Kenanga Research & Investment

Media Chinese International - 1HFY21 Profit Warning: Calmer Tidings?

kiasutrader
Publish date: Mon, 09 Nov 2020, 02:53 PM

MEDIAC issued a profit warning for 1HFY21 to register losses of between USD4.7m-USD5.2m (est. RM19m-RM22m). With 1QFY21 reporting LATAMI of USD5.7m, 2QFY21 is hence implied to be profitable. We did not anticipate the group to return to profitability so quickly, possibly rebounding from the return of adspending. We recalibrate our FY21E/FY22E assumptions by +61%/+631% in lieu of a less bleak adex performance. Upgrade to MP (from UP) with a higher TP of RM0.150 (from RM0.145).

Some uplift expected in 2QFY21. Last Friday, MEDIAC announced its 1HFY21 guidance, expecting to report losses of between USD4.7m-USD5.2m (est. RM19m-RM22m). With 1QFY21 posting a LATAMI of USD5.7m, this implied that 2QFY21 would be profitable, posting earnings of USD0.5m-USD1.0m (est. RM2.1m-RM4.1m). Recall that 1QFY21 suffered from movement restrictions hampering advertising activities, print distribution and shutting down of international travel with the group’s travel segment essentially booking zero tours.

With this new guidance, it is more likely to expect that the print segments are performing better-than-expected. Locally, Nielsen has presented that 3QCY20/2QFY21 netted a c.60% QoQ rebound in newspaper advertising spending. The Hong Kong & Mainland China segment which already saw a 12% QoQ revenue gain in 1QFY21 is expected to continue its momentum. We anticipate the travel segment to remain fairly muted, especially since international travel regulations are still tight.

Amidst ongoing challenges, the group is continuing to seek ways to keep its costs lean, with further staff rationalisation being a likely option. Embracing the accelerated digitalisation brought by inbound restrictions, the group is tapping more aggressively into its digital channels to cater to the needs of advertisers. We expect the group to continue its drive to host virtual expos and webinars to build on its digital footprint and presence.
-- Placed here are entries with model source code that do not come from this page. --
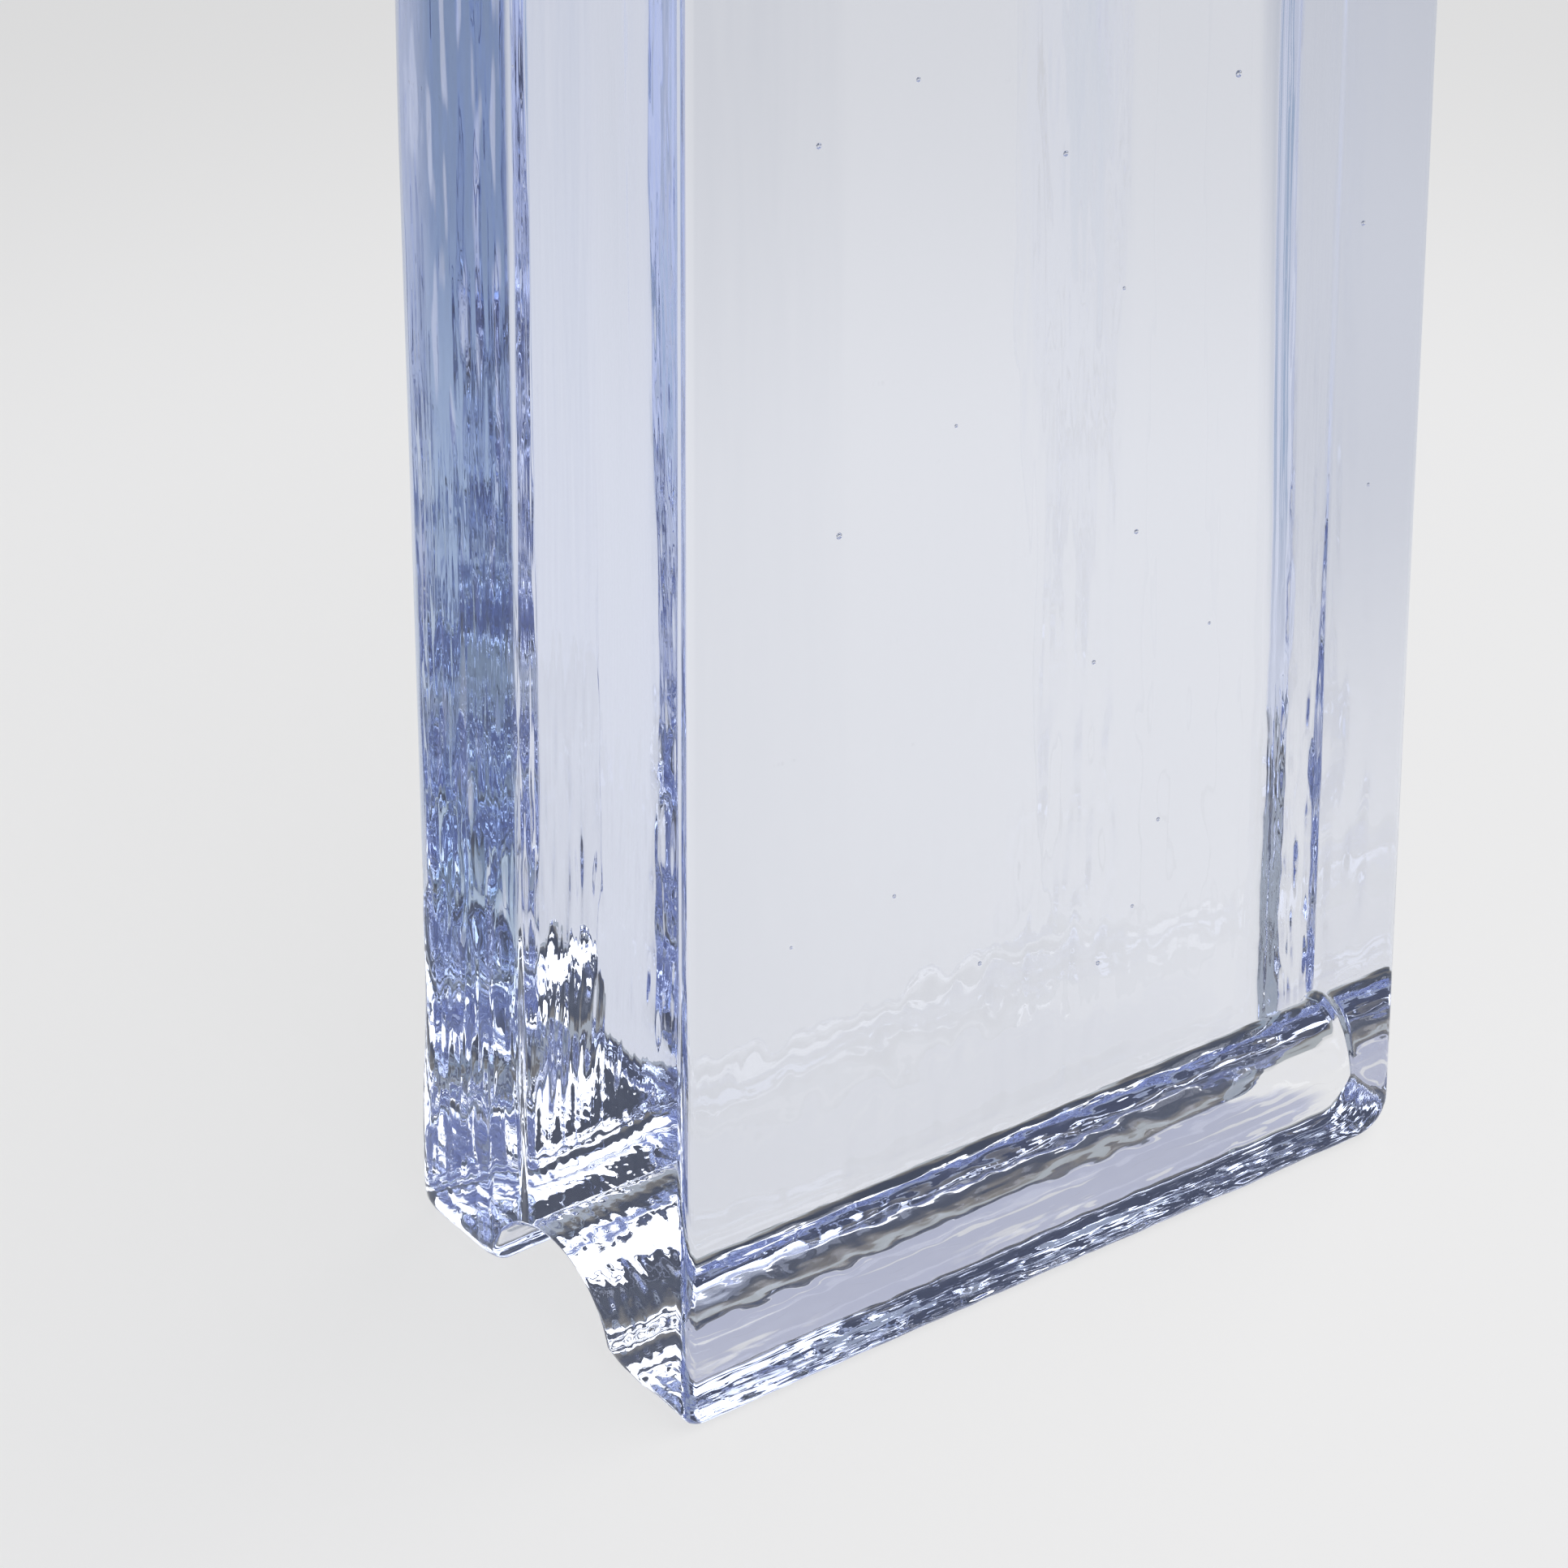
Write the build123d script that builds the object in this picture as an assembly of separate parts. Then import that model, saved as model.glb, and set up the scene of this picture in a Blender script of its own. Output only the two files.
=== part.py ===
from build123d import *
from math import sqrt
import os

# A solid cast glass block, standing on its grooved end, in millimetres.
# X runs along the width, Y through the thickness and Z up the length.
# The origin is at the middle of the footprint, on the plane that the two feet stand on.
# The polished front face looks along -Y. The back, at +Y, was the open top of the mould.

width = 115.0
thickness = 62.5
height = 240.0

# Half-round groove across the foot, from one narrow side to the other.
groove_radius = 13.3
groove_axis_below_foot = 0.8
groove_axis_behind_front = 30.0
groove_mouth_radius = 3.2
groove_rim_radius = 1.6

# Corners of the outline seen from the front: each is tight at the front face
# and opens out towards the rim of the mould, which stood clear above the glass.
mould_freeboard = 3.0
left_front_corner_radius = 3.0
right_front_corner_radius = 5.5
back_corner_radius = 5.5

# Edges round the two wide faces.
back_edge_radius = 4.5
front_edge_radius = 0.8

# The open back sank as the glass cooled. These are depths below its highest part, the
# upper left rim: on the left rim low down, in the middle low down and high up, and on
# the right rim high up.
low_left_sink = 1.0
low_middle_sink = 4.2
high_middle_sink = 4.0
high_right_sink = 1.0

# Where the sinking starts and ends, from the left side and from the foot.
left_rim_width = 11.5
left_slope_run = 40.0
right_rise_from_left = 67.5
right_rise_run = 40.0
low_level = 0.1875 * height
high_level = 0.6875 * height

front_y = -thickness / 2
back_y = thickness / 2
mould_rim_y = back_y + mould_freeboard
groove_y = front_y + groove_axis_behind_front


def corner_arc(y, side, end, radius):
    """One rounded corner of the outline at y, from the narrow side to the end face.
    side is -1 on the left and 1 on the right; end is -1 at the foot and 1 at the top."""
    side_x = side * width / 2
    end_z = height / 2 + end * height / 2
    centre_x = side_x - side * radius
    centre_z = end_z - end * radius
    reach = radius / sqrt(2)
    on_side = (side_x, y, centre_z)
    on_end = (centre_x, y, end_z)
    return ThreePointArc(on_side, (centre_x + side * reach, y, centre_z + end * reach), on_end)


def outline_arcs(y, left_radius, right_radius):
    """The four corners at y: left top, right top, right foot, left foot."""
    return [
        corner_arc(y, -1, 1, left_radius),
        corner_arc(y, 1, 1, right_radius),
        corner_arc(y, 1, -1, right_radius),
        corner_arc(y, -1, -1, left_radius),
    ]


def flat_between(points):
    return Face(Wire(Polyline(*points, close=True).edges()))


def wide_face(arcs, links):
    return Face(Wire([*arcs, *links]))


def mould_form():
    """The space in the mould, filled to its rim: two wide faces, four flat walls and four
    corner patches ruled from the tight front corners to the open ones at the rim, sewn
    into one solid."""
    front = outline_arcs(front_y, left_front_corner_radius, right_front_corner_radius)
    back = outline_arcs(mould_rim_y, back_corner_radius, back_corner_radius)
    # Each arc starts (0) on its narrow side and ends (1) on the end face, so the walls
    # of the top and foot join the ends of two arcs and the side walls join their starts.
    walls = [(0, 1, 1), (1, 2, 0), (2, 3, 1), (3, 0, 0)]
    faces = [Face.make_surface_from_curves(a, b) for a, b in zip(front, back)]
    front_links = []
    back_links = []
    for first, second, where in walls:
        near = (front[first] @ where, front[second] @ where)
        far = (back[first] @ where, back[second] @ where)
        faces.append(flat_between([near[0], near[1], far[1], far[0]]))
        front_links.append(Line(*near))
        back_links.append(Line(*far))
    faces.append(wide_face(front, front_links))
    faces.append(wide_face(back, back_links))
    return Solid(Shell(faces))


def eased(distance, run):
    """0 before a run, 1 past it, and an even S between."""
    share = min(max(distance / run, 0.0), 1.0)
    return share * share * (3 - 2 * share)


def sink(from_left, z):
    """How far the back lies below its highest part."""
    left = min(max((from_left - left_rim_width) / left_slope_run, 0.0), 1.0)
    right = eased(from_left - right_rise_from_left, right_rise_run)
    up = eased(z - low_level, high_level - low_level)
    low = low_left_sink + (low_middle_sink - low_left_sink) * left
    high = high_middle_sink * left + (high_right_sink - high_middle_sink) * right
    return low + (high - low) * up


def sunk_back():
    """The smooth sheet that the back sank to, a little wider and longer than the block."""
    columns = 10
    rows = 12
    beyond = 0.1
    grid = []
    for i in range(columns + 1):
        across = (i / columns * (1 + 2 * beyond) - beyond) * width
        line = []
        for j in range(rows + 1):
            z = (j / rows * (1 + 2 * beyond) - beyond) * height
            line.append(Vector(across - width / 2, back_y - sink(across, z), z))
        grid.append(line)
    return Face.make_surface_from_array_of_points(grid)


def blank():
    """The cooled block before its groove, with its back sunk and its edges rounded."""
    above = extrude(sunk_back(), amount=thickness, dir=(0, 1, 0))
    body = mould_form() - above
    body = fillet(body.faces().sort_by(Axis.Y)[-1].edges(), back_edge_radius)
    return fillet(body.faces().sort_by(Axis.Y)[0].edges(), front_edge_radius)


def groove_cutter():
    """A bar along X whose section is the groove, with its mouth flared onto the foot."""
    round_part = Pos(0, -groove_axis_below_foot) * Circle(groove_radius)
    below_foot = Pos(0, -groove_radius) * Rectangle(4 * groove_radius, 2 * groove_radius)
    section = round_part + below_foot
    mouth = [v for v in section.vertices() if abs(v.Y) < 0.001 and abs(v.X) < 1.5 * groove_radius]
    section = fillet(mouth, groove_mouth_radius)
    side = Plane(origin=(-width, groove_y, 0), x_dir=(0, 1, 0), z_dir=(1, 0, 0))
    return extrude(side * section, 2 * width)


def rim_cutter():
    """Two rings round the groove's axis that round its crown onto the narrow sides."""
    side_x = width / 2
    inner_x = side_x - groove_rim_radius
    outer_radius = groove_radius + groove_rim_radius
    spare = groove_rim_radius
    rounding = Line((inner_x, groove_radius - spare), (inner_x, groove_radius))
    rounding += RadiusArc((inner_x, groove_radius), (side_x, outer_radius), -groove_rim_radius)
    rounding += Polyline(
        (side_x, outer_radius),
        (side_x + spare, outer_radius),
        (side_x + spare, groove_radius - spare),
        (inner_x, groove_radius - spare),
    )
    upright = Plane(origin=(0, groove_y, -groove_axis_below_foot), x_dir=(1, 0, 0), z_dir=(0, -1, 0))
    axis = Axis((0, groove_y, -groove_axis_below_foot), (1, 0, 0))
    ring = revolve(upright * make_face(rounding), axis)
    return ring + mirror(ring, Plane.YZ)


glass_block = blank() - groove_cutter() - rim_cutter()
glass_block.label = "glass_block"

os.makedirs("parts", exist_ok=True)
export_step(glass_block, "parts/glass_block.step")
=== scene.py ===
from math import atan2, cos, pi, radians, sin, sqrt

import bpy
from mathutils import Matrix, Vector, noise


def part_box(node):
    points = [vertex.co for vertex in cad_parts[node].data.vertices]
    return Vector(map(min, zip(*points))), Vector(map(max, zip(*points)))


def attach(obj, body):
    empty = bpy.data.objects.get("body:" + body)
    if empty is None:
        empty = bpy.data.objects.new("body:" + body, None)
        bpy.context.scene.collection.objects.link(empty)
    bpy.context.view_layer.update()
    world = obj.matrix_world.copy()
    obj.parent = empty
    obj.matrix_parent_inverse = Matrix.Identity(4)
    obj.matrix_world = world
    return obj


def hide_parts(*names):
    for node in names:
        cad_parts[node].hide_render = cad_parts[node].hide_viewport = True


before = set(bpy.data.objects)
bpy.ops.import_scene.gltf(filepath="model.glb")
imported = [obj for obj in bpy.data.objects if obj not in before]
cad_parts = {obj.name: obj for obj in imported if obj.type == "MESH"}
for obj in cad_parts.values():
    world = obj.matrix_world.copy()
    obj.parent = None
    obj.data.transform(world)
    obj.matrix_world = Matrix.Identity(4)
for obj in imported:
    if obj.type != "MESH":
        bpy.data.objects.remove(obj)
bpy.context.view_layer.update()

# The block's own sizes, in metres, as in the CAD model.
low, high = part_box("glass_block")
half_width = (high.x - low.x) / 2
front_y = low.y
back_y = high.y
top_z = high.z
groove_y = front_y + 0.030
groove_radius = 0.0133
groove_axis_below_foot = 0.0008
groove_mouth_radius = 0.0032
mould_freeboard = 0.003
left_front_corner_radius = 0.003
right_front_corner_radius = 0.0055
back_corner_radius = 0.0055
back_edge_radius = 0.0045
front_edge_radius = 0.0013

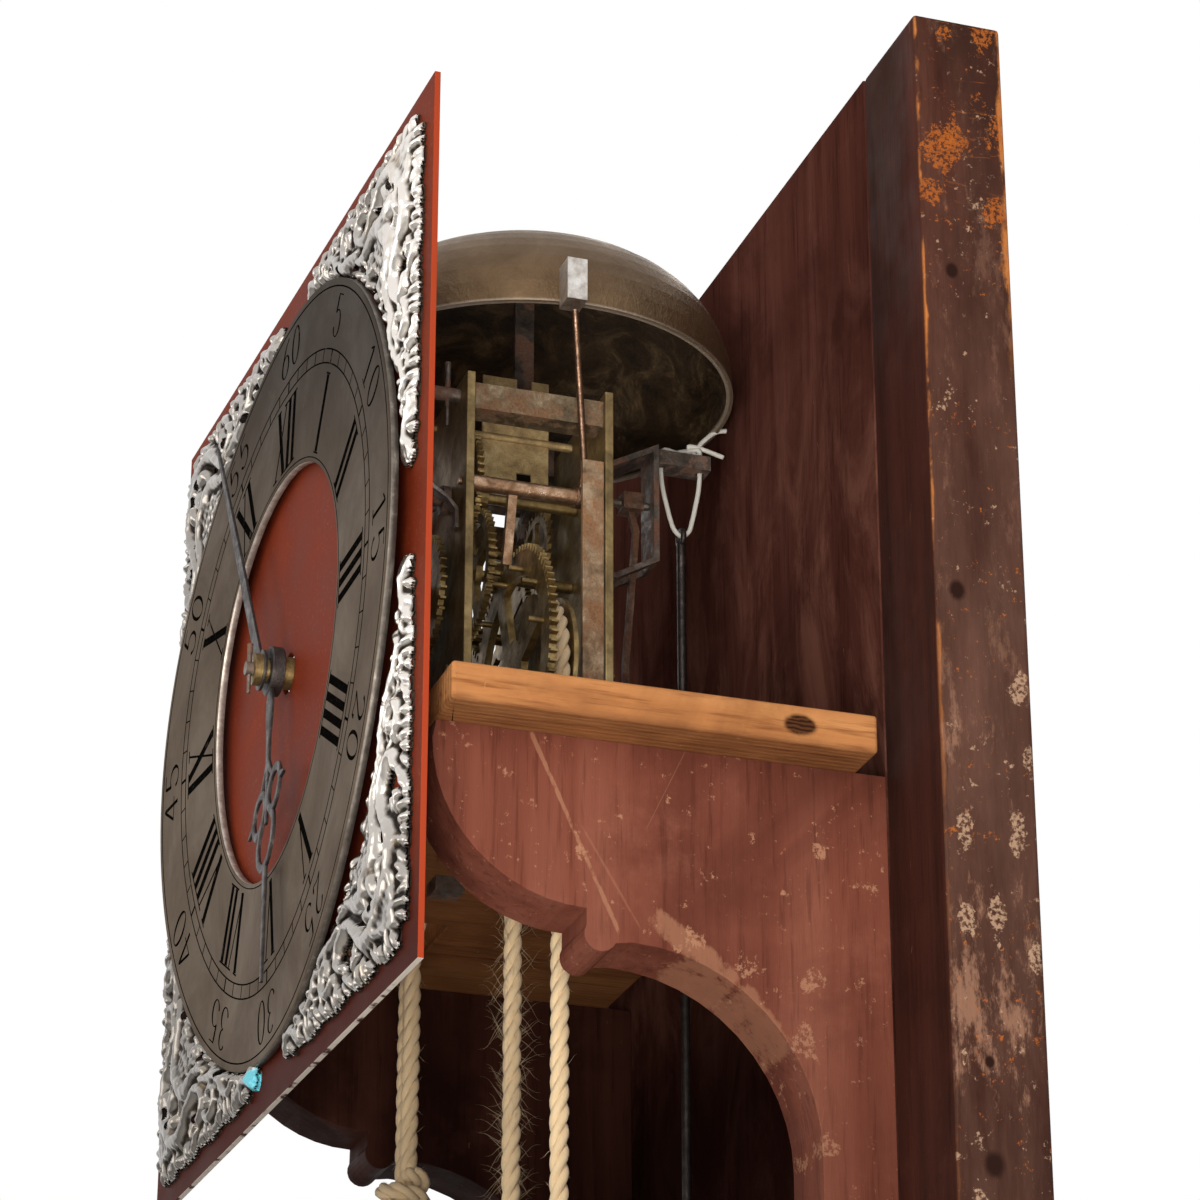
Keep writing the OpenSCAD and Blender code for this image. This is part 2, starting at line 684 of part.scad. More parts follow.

Post-guidance update, we raise our earnings assumptions by 61%/631% for FY21E/FY22E in lieu of a less bleak performance in the advertising segments. That said, we anticipate FY21 to remain in losses at RM14.6m (-148% YoY) as we believe it is unlikely for the market to experience meaningful recoveries in the immediate term. We continue to expect no dividend payments for FY21/FY22 as the group straps its cash reserve tightly.

Upgrade to MARKET PERFORM (from UNDERPERFORM) with a higher TP of RM0.150 (from RM0.145, previously). Our TP is based on an unchanged 0.4x FY21E P/NTA which is raised by our improved assumptions. For the moment, it seems that the risk-to-reward is balanced, with the lack of dividends being disincentive for investors to accumulate the stock. That said, we believe the group will remain resilient with its solid cash pile to support operational activities for a prolonged period of time. While management is prudent with its investment decisions, there is comfort knowing it can capitalize on attractive strategic opportunities should they arise.

Key risks to our call include: (i) higher/lower-than-expected adex revenue, (ii) higher/lower-than-expected travel services business, and (iii) higher/lower- than-expected operating expenses.